SH: I didn't think this was possible to have two physical
drives under winme with one partition. That means they
both were seen as C: when using fdisk. I don't think so.

I think you formatted these two disks seperately and
they each read c:\ and then later you installed one drive
as a slave. When fdisk sees those drives, they will show
as two physically separate partitions c: and d: if they
have been installed from scratch on the same machine
which is why I think you added a previously fdisked and
formatted machine at a later date to your existing situation.

I think you have left something out of the explanation.
And I don't think winme is capable of volume spanning.
If I recall from my win2k class correctly, all drives must
be formatted with NTFS for volume spanning and I am
not sure that is even a win xp pro option, but it would
still need all NTFS drives. I don't think you have this situation.

This is what I would try. Assuming your c: drive is NTFS.
Maybe a win 98 boot disk will work. If you can boot from
the floppy and see the second slave disk (fat32) execute
sys d: from the floppy this makes drive D bootable.

Now change your 1st boot device back to cd-rom.
Boot from your xp cd. (it needs to be set to floppy beforehand)

Do not choose Reparir at your first chance, choose new installation.
The new installation will proceed until it finds your currently installed
win xp partition.

At this point, it will offer you the chance to R Repair that installation.
Now, choose yes Repair. You ought not lose any data and this
time your other drive will be detected and I think a boot.ini will
be created allowing you to boot to either drive. NTFS will still
be the default. But now I think your slave fat32 drive will show
up in My Computer and you can navigate their with Windows Explorer.
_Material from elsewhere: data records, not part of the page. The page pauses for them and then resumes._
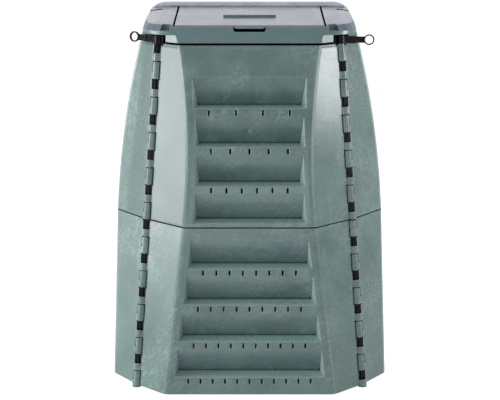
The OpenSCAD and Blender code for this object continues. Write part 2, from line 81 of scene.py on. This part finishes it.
class Graph:
    # a node tree; node() adds any node from its type, its settings and its sockets
    def __init__(self, tree):
        self.tree = tree

    def node(self, kind, settings=None, sockets=None, out=0):
        made = self.tree.nodes.new(kind)
        for key, value in (settings or {}).items():
            setattr(made, key, value)
        for key, value in (sockets or {}).items():
            self.feed(made.inputs[key], value)
        return Value(self, made.outputs[out])

    def feed(self, socket, value):
        if isinstance(value, Value):
            self.tree.links.new(value.socket, socket)
        elif isinstance(value, tuple) and socket.type == "RGBA":
            socket.default_value = (*value, 1)
        else:
            socket.default_value = value

    def axes(self, vector):
        split = self.node("ShaderNodeSeparateXYZ", None, {0: vector})
        return [Value(self, socket) for socket in split.socket.node.outputs]

    def mix(self, factor, first, second):
        return self.node("ShaderNodeMix", {"data_type": "RGBA"}, {0: factor, 6: first, 7: second}, out=2)

    def rays(self, first, *others):
        # 1 for rays of one of these kinds, otherwise 0
        outputs = self.node("ShaderNodeLightPath").socket.node.outputs
        seen = Value(self, outputs[first])
        for kind in others:
            seen = seen.atLeast(Value(self, outputs[kind]))
        return seen


edgeLook = {
    "bevelSamples": 6,
    "shadeSamples": 8,
    # how far an inward corner is felt, in edge radii
    "reach": 2.2,
    # how much a normal is turned on an outward edge, and how open such an edge lies
    "turned": (0.01, 0.16),
    "open": (0.8, 0.95),
    # how open an inward corner lies, from full painted shade to plain
    "closed": (0.3, 0.75, 1, 0),
}


class Finish(Graph):
    # one material made around a Principled shader
    def __init__(self, name):
        self.material = bpy.data.materials.new(name)
        self.material.use_nodes = True
        super().__init__(self.material.node_tree)
        self.shader = self.tree.nodes["Principled BSDF"]
        self.place = self.node("ShaderNodeTexCoord", out="Object")
        self.facing = self.node("ShaderNodeTexCoord", out="Normal")

    def noise(
        self, scale, detail=3.0, distortion=0.0, roughness=0.5,
        stretch=(1, 1, 1), turn=(0, 0, 0), shift=(0, 0, 0),
    ):
        moved = {"Vector": self.place, "Location": shift, "Rotation": turn, "Scale": stretch}
        at = self.node("ShaderNodeMapping", {"vector_type": "TEXTURE"}, moved)
        spots = {
            "Vector": at, "Scale": scale, "Detail": detail,
            "Roughness": roughness, "Distortion": distortion,
        }
        return self.node("ShaderNodeTexNoise", None, spots)

    def noises(self, table):
        return {name: self.noise(**values) for name, values in table.items()}

    def edges(self, radius, look=edgeLook):
        # normals rounded over sharp edges, a mask of the outward edges for painted highlights and one of the
        # inward corners for painted shade
        soft = self.node("ShaderNodeBevel", {"samples": look["bevelSamples"]}, {"Radius": radius})
        plain = self.node("ShaderNodeNewGeometry", out="Normal")
        alike = self.node(
            "ShaderNodeVectorMath", {"operation": "DOT_PRODUCT"}, {0: soft, 1: plain}, out="Value"
        )
        openness = self.node(
            "ShaderNodeAmbientOcclusion", {"samples": look["shadeSamples"]},
            {"Distance": radius * look["reach"]}, out="AO",
        )
        outward = (1 - alike).span(*look["turned"]) * openness.span(*look["open"])
        return soft, outward, openness.span(*look["closed"])

    def bump(self, height, soft):
        sockets = {"Strength": 1.0, "Distance": 1.0, "Height": height, "Normal": soft}
        return self.node("ShaderNodeBump", None, sockets)

    def mattShade(self, share, colour):
        # a share of the surface painted as matt dark shade, without any gloss, for gaps and deep corners
        matt = self.node("ShaderNodeBsdfDiffuse", None, {"Color": colour})
        glossy = Value(self, self.shader.outputs[0])
        both = self.node("ShaderNodeMixShader", None, {0: share, 1: glossy, 2: matt})
        self.feed(self.tree.nodes["Material Output"].inputs["Surface"], both)

    def finish(self, **sockets):
        for name, value in sockets.items():
            self.feed(self.shader.inputs[name.replace("_", " ")], value)
        return self.material


def linear(*levels):
    # a colour given as red, green and blue from 0 to 255, as the renderer's own numbers
    return tuple(((v / 255 + 0.055) / 1.055) ** 2.4 if v > 10 else v / 255 / 12.92 for v in levels)


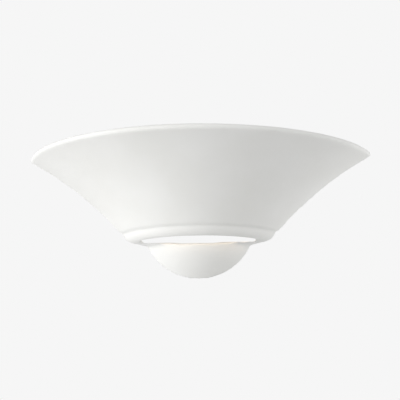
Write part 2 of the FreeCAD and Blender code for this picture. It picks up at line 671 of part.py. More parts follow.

I'm just not sure that win xp will allow the boot from the fat32
win98 rescue disk. Try it.
 
A

Alex Nichol

Tom said:
Drive Manager sees C: as NTFS
and the second drive as FAT32, but no drive letter, and it
states "On-line(Active)". The reassign drive letter
dropdown is gray, and, when clicked, it remains "blurred
out". Can WinXP read/write to two drives with different
formatting or is this my problem (one NTFS, one FAT32)?
Help appreciated!

XP has no difficulty with a mix of file systems, so it is not that.
While it will not make or Format a FAT 32 partition bigger than 32 GB,
it should have no trouble using one made by something else, provided the
BIOS shows it up as using LBA access.

Are you looking at Disk manager in the graphic lower right that shows
partitions and descriptions? This sounds like a case of 'Healthy -
Unknown partition', which can arise if something has set the 'hidden'
bit in the partition's entry in the drive's partition table. Can be
fixed by a good partition manager. Active means just that if that drive
were to be booted the boot would be this partition
 
A

Alex Nichol

Tom said:
As far as I understand it, only my C: drive is "boot". The
other was just set up as data slave. Do ALL drives on a
WinXP Pro system need to be same format?

No. And I don't know what Rho thinks he is talking about, unless it is
a half baked idea that these are a dynamic drive pair - which as you
converted from Win9x they will not be
 
A

Alex Nichol

Stephen said:
NO. NTFS can read fat32 but not the other way.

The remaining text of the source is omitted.